Step 1: Upload the Relevant Documents¶
Structify allows you to upload PDF documents. We associate the documents with your account (or your user account), such that multiple datasets can be created from the same document (or sets of documents involving some of the same documents and different ones).
import os
from structify import Structify
from structify.sources import PDF
from structify.types import Table, Property, Relationship
client = Structify(api_key=os.environ["STRUCTIFY_API_TOKEN"])
# You can upload multiple documents at once by specifying a folder than contains them
folder_path = '/path/to/your/folder/of/pitchdecks'
for filename in os.listdir(folder_path):
file_path = os.path.join(folder_path, filename)
if filename.endswith(".pdf"):
with open(file_path, "rb") as file:
client.documents.upload(content=file, path="path/to/your/structify/folder/" + filename, file_type="PDF")
Step 2: Create a Relevant Dataset¶
Next, we have to blueprint the schema of the dataset that we are interested in creating from these documents.
# Create the dataset schema along with the dataset itself
client.datasets.create(
name="pitchdecks",
description="A dataset of company information extracted from pitch decks."
tables=[
Table(
name="Company",
properties=[
Property(name="name", description="The name of the company"),
Property(name="industry", description="The industry of the company"),
Property(name="founders", description="The founders of the company"),
Property(name="investors", description="The investors of the company"),
Property(name="funding_amount", description="The funding amount of the company")
],
relationships = [
]
),
Table(
name="Investor",
properties = [
Property(name="name", description="The name of the investor"),
Property(name="description", description="The description of the investor")
]
)
],
relationships=[
Relationship(
name="invested_in",
description="Designates the portfolio companies of a given investor",
source_table="Investor",
target_table="Company"
)
]
)
Note
Remember you can always view the schema of any dataset later by using client.datasets.get(name="dataset_name")
.
Step 3: Populate the Dataset using the Documents¶
Now that we have the dataset schema, we can populate the dataset with the information from the pitch decks.
import glob
# Get a list of all the file paths in the folder
folder_path = '/path/to/your/structify/folder/'
file_paths = glob.glob(folder_path + '*')

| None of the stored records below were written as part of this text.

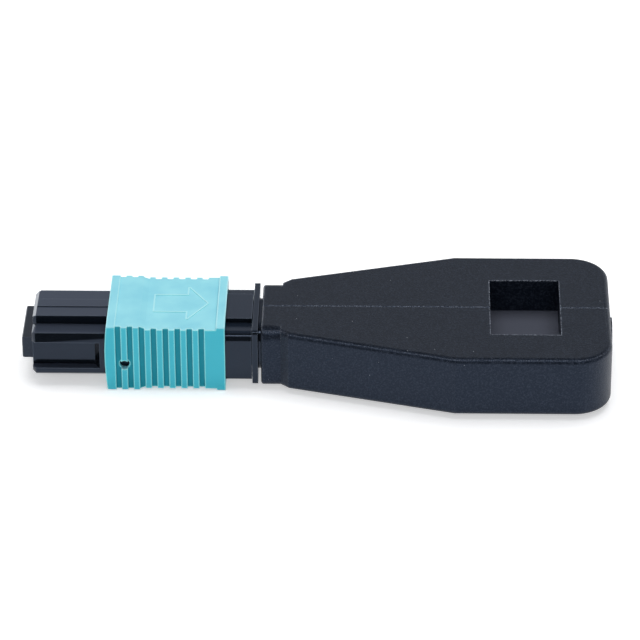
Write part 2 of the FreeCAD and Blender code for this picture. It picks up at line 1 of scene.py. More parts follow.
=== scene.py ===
# Looks for the fibre loopback connector: lights, camera, plastics, springs and fibres.
# The frame's metres are kept throughout; mm turns a size in millimetres into them.
import json
import math
from functools import partial

import bmesh
import bpy
import numpy as np
from mathutils import Matrix, Vector


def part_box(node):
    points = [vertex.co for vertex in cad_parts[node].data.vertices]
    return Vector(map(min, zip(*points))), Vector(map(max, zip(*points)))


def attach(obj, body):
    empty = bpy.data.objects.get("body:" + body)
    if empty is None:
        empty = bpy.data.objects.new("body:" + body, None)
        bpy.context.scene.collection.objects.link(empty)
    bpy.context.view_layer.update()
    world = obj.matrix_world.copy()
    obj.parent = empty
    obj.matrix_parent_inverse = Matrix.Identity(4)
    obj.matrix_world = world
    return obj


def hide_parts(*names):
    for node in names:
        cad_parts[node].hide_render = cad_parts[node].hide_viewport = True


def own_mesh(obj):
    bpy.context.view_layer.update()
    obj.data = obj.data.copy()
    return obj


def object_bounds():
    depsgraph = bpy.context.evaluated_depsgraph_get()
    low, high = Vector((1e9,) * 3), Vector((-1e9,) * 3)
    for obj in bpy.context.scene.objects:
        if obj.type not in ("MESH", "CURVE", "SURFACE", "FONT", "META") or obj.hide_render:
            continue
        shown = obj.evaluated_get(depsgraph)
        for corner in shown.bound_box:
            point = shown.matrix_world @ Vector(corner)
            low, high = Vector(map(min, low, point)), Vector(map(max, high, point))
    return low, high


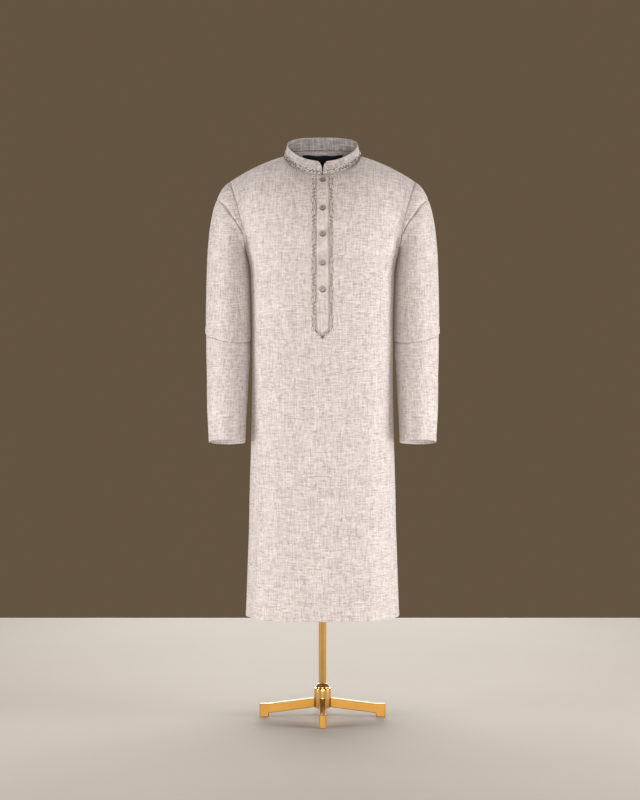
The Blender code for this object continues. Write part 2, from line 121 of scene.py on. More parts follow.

# Iterate over the file paths and make the API call for each file
jobs = []
for file_path in file_paths:
job = client.structure.run_async(
dataset="pitchdecks",
source=PDF(path=file_path),
extraction_criteria=[RequiredProperty(table_name="Company", properties=["name"])]
)
jobs.append(job)
while any([job.job_status != "Completed" for job in jobs]):
time.sleep(5)
entities = client.datasets.view(name="pitchdecks")
for entity in entities:
print(entity)